Description
Presentation Blocks: 03-23-2018 - Friday - 03:45 PM - 05:00 PM

Title: Predicting Facial Type From Mandibular Landmark Data at Young Ages

Authors:

HeeSoo Oh (Presenter)
University of the PacificUniversity of the Pacific Arthur A. Dugoni School of Dentistry

Richard Sherwood, University of Missouri
Dana Duren, University of Missouri
Manish Valiathan, Case Western Reserve University,School of Dental Medicine
Emily Leary, University of Missouri
Kieran McNulty, University of Minnesota

Abstract:

Objectives: To assess the potential of predicting adult facial type at different stages of mandibular ontogeny.

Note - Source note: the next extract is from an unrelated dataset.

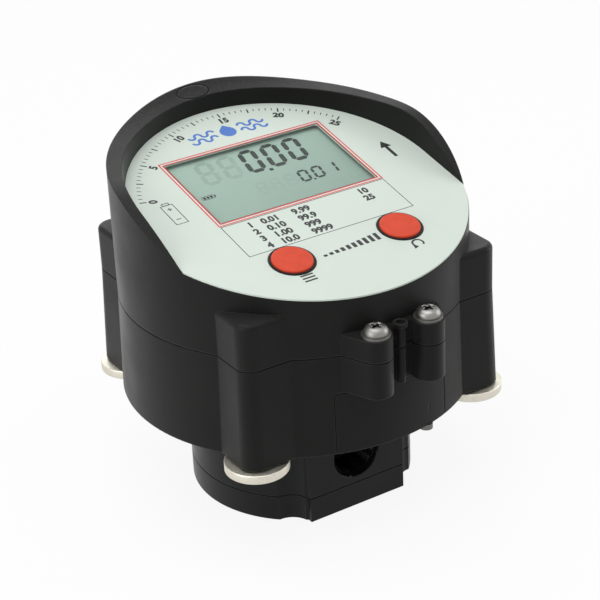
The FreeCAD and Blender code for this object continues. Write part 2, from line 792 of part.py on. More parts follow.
def cell_contacts():
    """In series: the chain starts behind the first cell and is led back beside the last."""
    front = tray_front + tray_wall
    back = tray_back - tray_wall - contact_thickness
    z0 = tray_bottom + tray_floor
    lead = block(tray_half - contact_thickness, tray_half, front, back, z0, z0 + return_height)
    lead = lead.fuse([contact_plate(end_cell_x - contact_half, tray_half, front),
                      contact_plate(tray_half - return_width, tray_half, back)])
    return group([contact_plate(-end_cell_x - contact_half, contact_half, front),
                  contact_plate(-end_cell_x - contact_half, -end_cell_x + contact_half, back),
                  contact_plate(-contact_half, end_cell_x + contact_half, back),
                  lead.removeSplitter()])


def bay_contacts(gap):
    """Contacts on the bay's stop wall, which reach through the tray to the cells' contacts."""
    half = bay_contact_half + gap
    z0 = tray_bottom + tray_floor + bay_contact_rise
    return [block(x - half, x + half, tray_back - tray_wall - gap + seat_gap, bay_back,
                  z0 - gap, z0 + bay_contact_height + gap) for x in (-end_cell_x, return_x)]


def drawer_screw():
    low = head_bottom - drawer_screw_head_height
    head = drawer_screw_tool(drawer_screw_head, low, head_bottom)
    return head.fuse(drawer_screw_tool(drawer_screw_radius, head_bottom, head_bottom + drawer_screw_length))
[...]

Methods: 956 participants of the Denver, Iowa, Michigan, and Oregon Growth Studies with longitudinal lateral cephalograms between ages 3-18 years were placed into one of three facial types based on mandibular plane angle (MPA) at 15 years of age or older: normodivergent (MPA 28-39°), hypodivergent (MPA < 28°), and hyperdivergent (MPA > 39°). 31 2D anatomical landmarks, representing soft and hard tissues of the mandible, were digitized and superimposed using generalized Procrustes analysis placing them within a common shape space. Data were analyzed within three-year age categories using stepwise discriminant function analysis with jackknife crossvalidation to test how well young individuals can be re-classified to their adult facial types.

Results: Individuals were correctly classified significantly better than chance even among even the youngest age category (3-6 yrs.). Crossvalidation rates increased with age, and only in the 12-15 year category were rates similar (71% correctly reclassified) to results achieved among the oldest category (> 15 years). Although each category has a few unique landmarks best discriminating among types, several landmarks were common across all age categories: menton, gonion, articulare, and intersection of the posterior extension of the palatal plane with the posterior ramus. One additional point (intersection of basisphenoid synchondrosis and the neck of the condyle) becomes important for recognizing facial type in late adolescence and adults. Finally, when mandibular landmark data are first superimposed among a broader suite of facial landmarks, thereby preserving jaw position relative to the face, identification of facial type from only the mandible improves markedly.

Conclusions: The discovery of important indicators of facial type in adolescent mandibles helps improve our capacity to identify different facial types at a younger age and, potentially, options for timing of treatment.